There are few things more stressful than finding out that you’re about to lose your house. Cash flow is tight, bill collectors are blowing up your phone, unhappy family members might be pointing fingers, and you’re in enough hot water without having to find a new place to live, too. All you can think about is making the problem go away.

You might know someone who has been through that already, so maybe you have an idea of what can happen. You might not even realize you have more than one or two options. Walking away from the house is tempting, but your real options have to include your end game. What do you want your debt and your credit to look like after the house goes away?

Whether you’re a homeowner, a real estate agent, or an investor, you need to know all the options for someone facing foreclosure. As a homeowner, your best bet is to get enough information to make an informed decision. As someone who helps homeowners, you need to make sure they understand that information. You need to set realistic expectations for the loss of their home.

Let’s get a couple of the more questionable options out of the way first: deed-in-lieu and loan modifications.

A deed-in-lieu is nothing more than a voluntary foreclosure: it saves the bank time and money, but your credit still gets hit with the full ramifications of the the foreclosure.

What about loan modifications? The government’s Home Affordable Loan Modification Program (HAMP) promotes loan modifications as being a viable way to deal with the foreclosure crisis. Yet the current rate of success for those loans to go from trial to permanent modification is 4 percent. Using California as an example, roughly 140,000 trial loans have entered into the modification process; however, only 5,600 loans will be modified based on current success (4%). California is on pace to file 475,000 notices of default for 2009. Those being helped are few and far between given the current numbers.

Here are some more likely options:

1) Option one: stay in the house as long as possible, using bankruptcy procedures to stall the courts until the foreclosure auction date. It doesn’t prevent the foreclosure, but it does let you stay put at the lowest cost.

2) List the house for the amount of the debt and hope someone comes along who loves the house so much that they will pay your asking price before the auction date. You can dream all you want, but the odds are that nobody will pay more than the house is worth, and you’ll end up going back to option one.

3) List the house as a short sale, find a buyer, and make the buyer wait out the short sale process in order to buy the house at a discount. Many real estate agents recommend this solution because it sounds like the easiest thing to do while still earning their commission, but it’s a little more complicated than that.

One complication arises when the agent has to convince the buyer to not only sign the purchase agreement, but to wait several months for the bank to give their approval. The typical buyer needs something that is already available.

Another complication comes up when the short sale negotiations get sidelined because the agent and/or the seller aren’t fully educated on managing the process. The lenders are very well-trained in loss mitigation and debt collection, and if you don’t completely understand the short sale process and how to get through it, they’ll take advantage of that in a heartbeat.

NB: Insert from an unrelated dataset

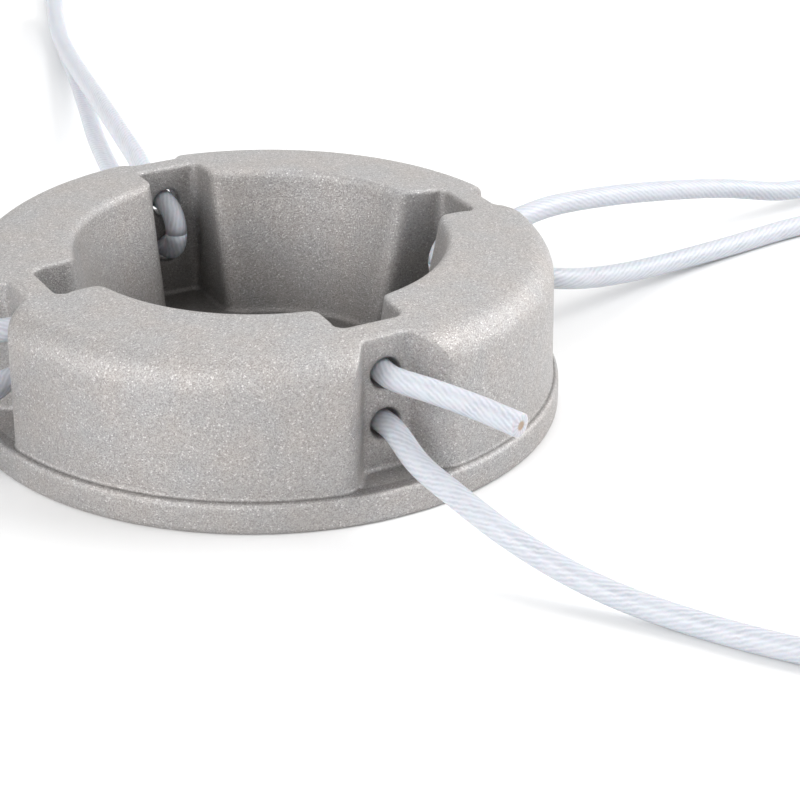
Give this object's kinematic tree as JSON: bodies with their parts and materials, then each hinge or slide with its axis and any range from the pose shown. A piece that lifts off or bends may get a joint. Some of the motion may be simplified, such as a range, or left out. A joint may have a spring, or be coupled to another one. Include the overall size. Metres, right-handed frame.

I’ll give you an example. Did you know that deficiency judgments and post-sale promissory notes can be avoided in some cases? You can know the basics of how the process is supposed to work, but shouldn’t you learn how to work the process? Wouldn’t that alone be worth it?

4) List the property as a short sale, but work with an investor who already wants to buy the property and is willing to wait out the process and negotiate the short sale on behalf of the seller without cutting out the real estate agent.

Maybe the investor will keep the property as a rental, or maybe they’ll sell it. They do get something out of the deal. An educated and competent investor also knows how to use contracts and the lender’s own paperwork to get the best results for a homeowner in trouble.
Here’s another reason why the homeowner would rather work with someone who coordinates short sales on a daily basis. Did you know that there’s more to the BPO process than just being there when the bank appraiser comes to the door? Do you have any idea how to use the process to maximize the short sale outcome in your favor? A good short sale investor does.

As a real estate professional, you should be able to explain these four options to a homeowner who is facing foreclosure. They can let it go and file bankruptcy, they can sell for the amount of the debt, they can apply for a short sale and wait for a buyer, or they can apply for a short sale with a buyer already waiting for them.

If you need to learn more about how foreclosures and short sales work, Strategic Real Estate Coach is here for you. Our Silver Membership is absolutely free, and gives you all the networking and downloadable reports you need to get up to speed!

Finally, if you want to get some insight into a variety of legal issues influencing real estate investing, be sure to check out attorney Jeff Watson's blog here.

Give people the best and most up-to-date information possible. Help people understand what they’re up against, and what could happen with each choice. When a homeowner makes an informed decision about their future, they have a chance to stop feeling beaten down and walk away feeling relieved.